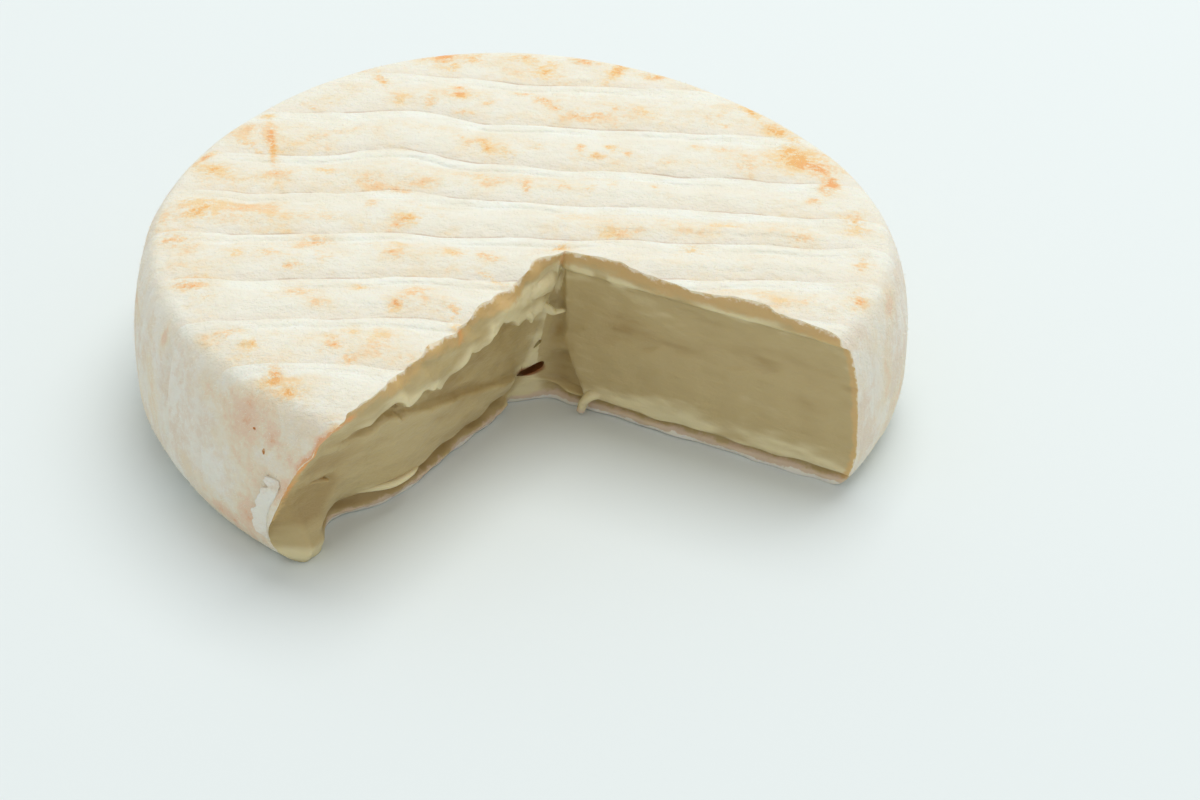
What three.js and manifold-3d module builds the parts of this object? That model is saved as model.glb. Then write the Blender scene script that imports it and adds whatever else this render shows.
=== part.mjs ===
// A soft ripened cheese: a low wheel with the marks of its ripening rack across the top, and one wedge cut
// out. It is one solid. The cut has two walls that meet at an apex near the wheel's middle, with a narrow
// facet between them lower down. The soft paste tore under the top rind and left a ledge with hanging curls,
// was smeared into a belly below it, and has run out a little past the rind at the outer end.
// Millimetres, +Z up. The origin is the wheel's centre on its flat underside, and the cut opens towards -Y.

import * as THREE from "three";
import Module from "manifold-3d";

// The wheel: its radius at the widest, its height, and how far the side draws in above and below.
const WHEEL_RADIUS = 70.9;
const WHEEL_HEIGHT = 35;
const SHOULDER = { inset: 6, drop: 20.5 };
const FOOT = { inset: 5.3, rise: 10.5 };
const OUTLINE_WAVES = [
  { turns: 1, cos: -0.3, sin: 0.8 },
  { turns: 2, cos: -0.5, sin: -0.1 },
  { turns: 3, cos: 1.1, sin: -0.5 },
  { turns: 4, cos: 1.0, sin: -0.1 },
];

// The top falls a little towards the rim, has low lumps, and sags where the cut leaves it unheld.
const RIM_FALL = 0.3;
const LUMP = { height: 0.35, alongX: 19, alongY: 23 };
const CUT_SAG = { depth: 0.9, width: 7 };

// The rack's bars: each pressed a channel along X, given by where its back crease crosses X = 0, how much it
// slants, how far it swells towards the back left of the middle, and how deep it is. From front to back.
const CHANNELS = [
  { y: -46.2, slope: 0.0, swell: 0.0, depth: 0.75 },
  { y: -31.4, slope: 0.04, swell: 0.8, depth: 0.9 },
  { y: -18.3, slope: 0.03, swell: 0.8, depth: 1.0 },
  { y: -4.7, slope: -0.01, swell: 1.5, depth: 0.9 },
  { y: 7.9, slope: -0.05, swell: 3.0, depth: 0.9 },
  { y: 21.2, slope: -0.07, swell: 5.0, depth: 1.0 },
  { y: 38.0, slope: -0.06, swell: 3.6, depth: 1.0 },
  { y: 55.2, slope: -0.06, swell: 0.8, depth: 0.8 },
];
const SWELL = { x: -24, width: 11 };
const RIPPLE = { height: 0.5, length: 21 };
const CREST_HEIGHT = 0.55;
const CHANNEL_FADE = { width: 12, atRim: 0.3 };

// Across a channel, from its crease forwards: a gentle front slope, a flat floor and a steep back wall.
const CHANNEL_SECTION = [
  { offset: -5.6, share: 0 },
  { offset: -2.9, share: 0.8 },
  { offset: -0.1, share: 1 },
  { offset: 0.8, share: 0 },
];

// Where the rows of the top end at the front and the back, and how they bend there into the round rim.
const FRONT_CAP = { chord: -54, ends: 76, rows: 3 };
const BACK_CAP = { chord: 60.6, ends: 80, rows: 2 };

// The cut: its apex on top, the way each wall runs from there, and how far its foot lies behind its top edge.
const APEX = new THREE.Vector2(8.5, -9.1);
const LEFT_WALL_ANGLE = -123;
const RIGHT_WALL_ANGLE = -26;
const LEFT_FOOT_BACK = 8.7;
const RIGHT_FOOT_BACK = 2.4;
const CUTTER_REACH = 125;

// The left wall's features: the notch in its foot, the run-out end by the rim, and the corner at the apex.
const FOOT_NOTCH = { at: 52, width: 7, depth: 5.6 };
const APEX_NOTCH = { at: 2, width: 4, depth: 1 };
const RUN_OUT = { from: 58, turn: 62.5, to: 67, slow: 1, quick: 6.3, roundness: 3 };
const CORNER = { foot: 3.2, height: 23, fade: 6 };
const WALL_GAP = 0.3;
const RIND_THICKNESS = 1.7;

// The ledge torn under the top rind, and the upper edge of the smeared belly, which climbs outwards.
const LEDGE = { height: 26.2, wave: 1.5, waveLength: 30, waveStart: 12.5, apexDrop: 4 };
const SMEAR = { height: 9.3, from: 7, climb: 0.384 };

// How finely the surfaces are divided.
const TOP_COLUMNS = 26;
const SIDE_ROWS = 5;
const WALL_STEP = 2.5;
const WALL_LENGTH = 70;
const FACET_STEPS = 4;

const wasm = await Module();
wasm.setup();

const smooth = (from, to, value) => THREE.MathUtils.smoothstep(value, from, to);
const bell = (value) => Math.exp(-value * value);
const degrees = THREE.MathUtils.degToRad;

// A low uneven wave along a length, between about -1 and 1, that doesn't seem to repeat.
function uneven(along, phase) {
  const slow = Math.sin(along * 0.31 + phase * 1.7);
  const quick = Math.sin(along * 0.77 + phase * 2.9);
  return 0.6 * slow + 0.4 * quick;
}

// A growing closed surface: points, and triangles between them.
class Surface {
  constructor() {
    this.points = [];
    this.triangles = [];
  }

  add(point) {
    this.points.push(point);
    return this.points.length - 1;
  }

  quad(a, b, c, d) {
    this.triangles.push([a, b, c], [a, c, d]);
  }

  // Joins two loops of points, one above the other, both counter-clockwise seen from above.
  bridge(lower, upper) {
    lower.forEach((a, i) => {
      const next = (i + 1) % lower.length;
      this.quad(a, lower[next], upper[next], upper[i]);
    });
  }

  // Closes a loop towards one point; the triangles face up, or down where turned is true.
  fan(centre, loop, turned) {
    loop.forEach((a, i) => {
      const b = loop[(i + 1) % loop.length];
      this.triangles.push(turned ? [centre, b, a] : [centre, a, b]);
    });
  }

  toSolid() {
    const vertProperties = new Float32Array(this.points.flatMap((p) => [p.x, p.y, p.z]));
    const triVerts = new Uint32Array(this.triangles.flat());
    return new wasm.Manifold(new wasm.Mesh({ numProp: 3, vertProperties, triVerts }));
  }
}

// A solid from loops stacked on each other, closed by a point below the first and a point above the last.
function stackedSolid(loops, start, end) {
  const surface = new Surface();
  const rings = loops.map((loop) => loop.map((point) => surface.add(point)));
  rings.slice(1).forEach((ring, i) => surface.bridge(rings[i], ring));
  surface.fan(surface.add(start), rings[0], true);
  surface.fan(surface.add(end), rings[rings.length - 1], false);
  return surface.toSolid();
}

// The wheel's radius at its widest, which waves a little round the outline.
function outlineRadius(angle) {
  const wave = ({ turns, cos, sin }) => cos * Math.cos(turns * angle) + sin * Math.sin(turns * angle);
  return OUTLINE_WAVES.reduce((radius, one) => radius + wave(one), WHEEL_RADIUS);
}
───
- _Exercise task_
Recite the full listing above exactly.

- _Output for this exercise_
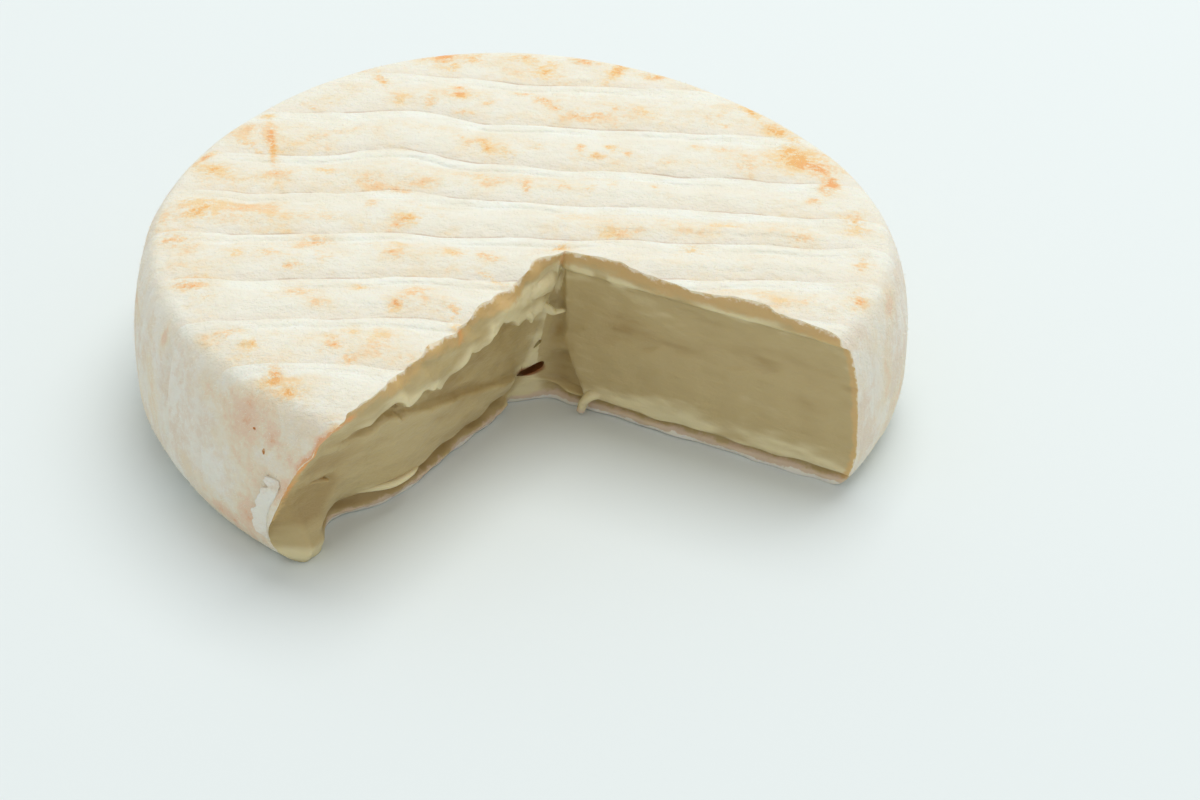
What three.js and manifold-3d module builds the parts of this object? That model is saved as model.glb. Then write the Blender scene script that imports it and adds whatever else this render shows.
=== part.mjs ===
// A soft ripened cheese: a low wheel with the marks of its ripening rack across the top, and one wedge cut
// out. It is one solid. The cut has two walls that meet at an apex near the wheel's middle, with a narrow
// facet between them lower down. The soft paste tore under the top rind and left a ledge with hanging curls,
// was smeared into a belly below it, and has run out a little past the rind at the outer end.
// Millimetres, +Z up. The origin is the wheel's centre on its flat underside, and the cut opens towards -Y.

import * as THREE from "three";
import Module from "manifold-3d";

// The wheel: its radius at the widest, its height, and how far the side draws in above and below.
const WHEEL_RADIUS = 70.9;
const WHEEL_HEIGHT = 35;
const SHOULDER = { inset: 6, drop: 20.5 };
const FOOT = { inset: 5.3, rise: 10.5 };
const OUTLINE_WAVES = [
  { turns: 1, cos: -0.3, sin: 0.8 },
  { turns: 2, cos: -0.5, sin: -0.1 },
  { turns: 3, cos: 1.1, sin: -0.5 },
  { turns: 4, cos: 1.0, sin: -0.1 },
];

// The top falls a little towards the rim, has low lumps, and sags where the cut leaves it unheld.
const RIM_FALL = 0.3;
const LUMP = { height: 0.35, alongX: 19, alongY: 23 };
const CUT_SAG = { depth: 0.9, width: 7 };

// The rack's bars: each pressed a channel along X, given by where its back crease crosses X = 0, how much it
// slants, how far it swells towards the back left of the middle, and how deep it is. From front to back.
const CHANNELS = [
  { y: -46.2, slope: 0.0, swell: 0.0, depth: 0.75 },
  { y: -31.4, slope: 0.04, swell: 0.8, depth: 0.9 },
  { y: -18.3, slope: 0.03, swell: 0.8, depth: 1.0 },
  { y: -4.7, slope: -0.01, swell: 1.5, depth: 0.9 },
  { y: 7.9, slope: -0.05, swell: 3.0, depth: 0.9 },
  { y: 21.2, slope: -0.07, swell: 5.0, depth: 1.0 },
  { y: 38.0, slope: -0.06, swell: 3.6, depth: 1.0 },
  { y: 55.2, slope: -0.06, swell: 0.8, depth: 0.8 },
];
const SWELL = { x: -24, width: 11 };
const RIPPLE = { height: 0.5, length: 21 };
const CREST_HEIGHT = 0.55;
const CHANNEL_FADE = { width: 12, atRim: 0.3 };

// Across a channel, from its crease forwards: a gentle front slope, a flat floor and a steep back wall.
const CHANNEL_SECTION = [
  { offset: -5.6, share: 0 },
  { offset: -2.9, share: 0.8 },
  { offset: -0.1, share: 1 },
  { offset: 0.8, share: 0 },
];

// Where the rows of the top end at the front and the back, and how they bend there into the round rim.
const FRONT_CAP = { chord: -54, ends: 76, rows: 3 };
const BACK_CAP = { chord: 60.6, ends: 80, rows: 2 };

// The cut: its apex on top, the way each wall runs from there, and how far its foot lies behind its top edge.
const APEX = new THREE.Vector2(8.5, -9.1);
const LEFT_WALL_ANGLE = -123;
const RIGHT_WALL_ANGLE = -26;
const LEFT_FOOT_BACK = 8.7;
const RIGHT_FOOT_BACK = 2.4;
const CUTTER_REACH = 125;

// The left wall's features: the notch in its foot, the run-out end by the rim, and the corner at the apex.
const FOOT_NOTCH = { at: 52, width: 7, depth: 5.6 };
const APEX_NOTCH = { at: 2, width: 4, depth: 1 };
const RUN_OUT = { from: 58, turn: 62.5, to: 67, slow: 1, quick: 6.3, roundness: 3 };
const CORNER = { foot: 3.2, height: 23, fade: 6 };
const WALL_GAP = 0.3;
const RIND_THICKNESS = 1.7;

// The ledge torn under the top rind, and the upper edge of the smeared belly, which climbs outwards.
const LEDGE = { height: 26.2, wave: 1.5, waveLength: 30, waveStart: 12.5, apexDrop: 4 };
const SMEAR = { height: 9.3, from: 7, climb: 0.384 };

// How finely the surfaces are divided.
const TOP_COLUMNS = 26;
const SIDE_ROWS = 5;
const WALL_STEP = 2.5;
const WALL_LENGTH = 70;
const FACET_STEPS = 4;

const wasm = await Module();
wasm.setup();

const smooth = (from, to, value) => THREE.MathUtils.smoothstep(value, from, to);
const bell = (value) => Math.exp(-value * value);
const degrees = THREE.MathUtils.degToRad;

// A low uneven wave along a length, between about -1 and 1, that doesn't seem to repeat.
function uneven(along, phase) {
  const slow = Math.sin(along * 0.31 + phase * 1.7);
  const quick = Math.sin(along * 0.77 + phase * 2.9);
  return 0.6 * slow + 0.4 * quick;
}

// A growing closed surface: points, and triangles between them.
class Surface {
  constructor() {
    this.points = [];
    this.triangles = [];
  }

  add(point) {
    this.points.push(point);
    return this.points.length - 1;
  }

  quad(a, b, c, d) {
    this.triangles.push([a, b, c], [a, c, d]);
  }

  // Joins two loops of points, one above the other, both counter-clockwise seen from above.
  bridge(lower, upper) {
    lower.forEach((a, i) => {
      const next = (i + 1) % lower.length;
      this.quad(a, lower[next], upper[next], upper[i]);
    });
  }

  // Closes a loop towards one point; the triangles face up, or down where turned is true.
  fan(centre, loop, turned) {
    loop.forEach((a, i) => {
      const b = loop[(i + 1) % loop.length];
      this.triangles.push(turned ? [centre, b, a] : [centre, a, b]);
    });
  }

  toSolid() {
    const vertProperties = new Float32Array(this.points.flatMap((p) => [p.x, p.y, p.z]));
    const triVerts = new Uint32Array(this.triangles.flat());
    return new wasm.Manifold(new wasm.Mesh({ numProp: 3, vertProperties, triVerts }));
  }
}

// A solid from loops stacked on each other, closed by a point below the first and a point above the last.
function stackedSolid(loops, start, end) {
  const surface = new Surface();
  const rings = loops.map((loop) => loop.map((point) => surface.add(point)));
  rings.slice(1).forEach((ring, i) => surface.bridge(rings[i], ring));
  surface.fan(surface.add(start), rings[0], true);
  surface.fan(surface.add(end), rings[rings.length - 1], false);
  return surface.toSolid();
}

// The wheel's radius at its widest, which waves a little round the outline.
function outlineRadius(angle) {
  const wave = ({ turns, cos, sin }) => cos * Math.cos(turns * angle) + sin * Math.sin(turns * angle);
  return OUTLINE_WAVES.reduce((radius, one) => radius + wave(one), WHEEL_RADIUS);
}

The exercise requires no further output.